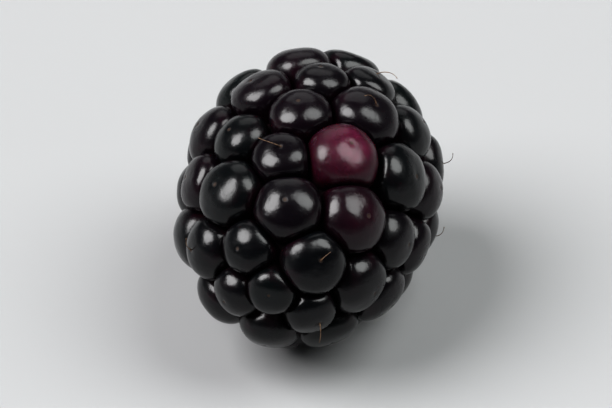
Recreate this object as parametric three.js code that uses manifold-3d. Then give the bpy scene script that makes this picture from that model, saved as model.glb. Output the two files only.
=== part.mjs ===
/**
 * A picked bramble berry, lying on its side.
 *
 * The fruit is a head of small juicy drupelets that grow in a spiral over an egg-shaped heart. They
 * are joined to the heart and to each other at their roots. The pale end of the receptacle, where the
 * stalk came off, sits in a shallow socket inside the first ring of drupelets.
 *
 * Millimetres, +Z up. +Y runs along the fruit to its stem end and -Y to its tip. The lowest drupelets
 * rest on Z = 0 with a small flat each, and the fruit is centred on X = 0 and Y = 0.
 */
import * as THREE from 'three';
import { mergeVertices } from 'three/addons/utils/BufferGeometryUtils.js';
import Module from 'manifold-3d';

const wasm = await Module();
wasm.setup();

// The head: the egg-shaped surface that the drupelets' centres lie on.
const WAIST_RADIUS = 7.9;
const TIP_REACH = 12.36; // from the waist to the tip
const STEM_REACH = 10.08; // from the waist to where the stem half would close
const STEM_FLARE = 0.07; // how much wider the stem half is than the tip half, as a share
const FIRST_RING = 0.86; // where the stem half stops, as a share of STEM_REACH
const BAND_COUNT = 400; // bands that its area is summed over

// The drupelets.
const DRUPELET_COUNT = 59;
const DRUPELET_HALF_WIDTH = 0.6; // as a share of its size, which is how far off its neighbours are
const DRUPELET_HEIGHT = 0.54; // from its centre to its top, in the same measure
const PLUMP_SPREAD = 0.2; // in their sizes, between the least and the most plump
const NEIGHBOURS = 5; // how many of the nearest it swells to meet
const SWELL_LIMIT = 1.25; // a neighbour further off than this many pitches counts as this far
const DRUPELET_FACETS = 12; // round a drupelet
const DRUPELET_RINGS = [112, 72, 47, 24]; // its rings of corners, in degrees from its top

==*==

■ GIVEN EXERCISE
Without changing a word, restate the whole listing.

■ RESPONSE TO THIS TASK
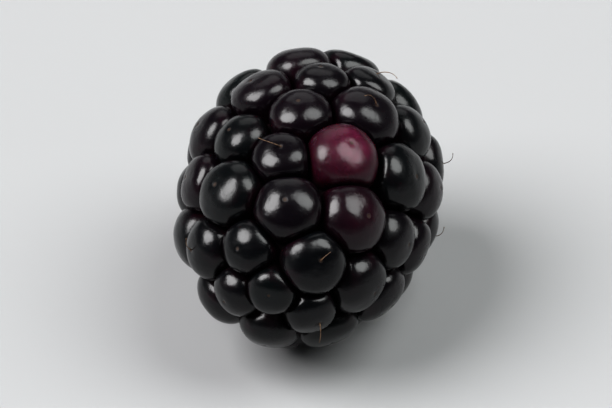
Recreate this object as parametric three.js code that uses manifold-3d. Then give the bpy scene script that makes this picture from that model, saved as model.glb. Output the two files only.
=== part.mjs ===
/**
 * A picked bramble berry, lying on its side.
 *
 * The fruit is a head of small juicy drupelets that grow in a spiral over an egg-shaped heart. They
 * are joined to the heart and to each other at their roots. The pale end of the receptacle, where the
 * stalk came off, sits in a shallow socket inside the first ring of drupelets.
 *
 * Millimetres, +Z up. +Y runs along the fruit to its stem end and -Y to its tip. The lowest drupelets
 * rest on Z = 0 with a small flat each, and the fruit is centred on X = 0 and Y = 0.
 */
import * as THREE from 'three';
import { mergeVertices } from 'three/addons/utils/BufferGeometryUtils.js';
import Module from 'manifold-3d';

const wasm = await Module();
wasm.setup();

// The head: the egg-shaped surface that the drupelets' centres lie on.
const WAIST_RADIUS = 7.9;
const TIP_REACH = 12.36; // from the waist to the tip
const STEM_REACH = 10.08; // from the waist to where the stem half would close
const STEM_FLARE = 0.07; // how much wider the stem half is than the tip half, as a share
const FIRST_RING = 0.86; // where the stem half stops, as a share of STEM_REACH
const BAND_COUNT = 400; // bands that its area is summed over

// The drupelets.
const DRUPELET_COUNT = 59;
const DRUPELET_HALF_WIDTH = 0.6; // as a share of its size, which is how far off its neighbours are
const DRUPELET_HEIGHT = 0.54; // from its centre to its top, in the same measure
const PLUMP_SPREAD = 0.2; // in their sizes, between the least and the most plump
const NEIGHBOURS = 5; // how many of the nearest it swells to meet
const SWELL_LIMIT = 1.25; // a neighbour further off than this many pitches counts as this far
const DRUPELET_FACETS = 12; // round a drupelet
const DRUPELET_RINGS = [112, 72, 47, 24]; // its rings of corners, in degrees from its top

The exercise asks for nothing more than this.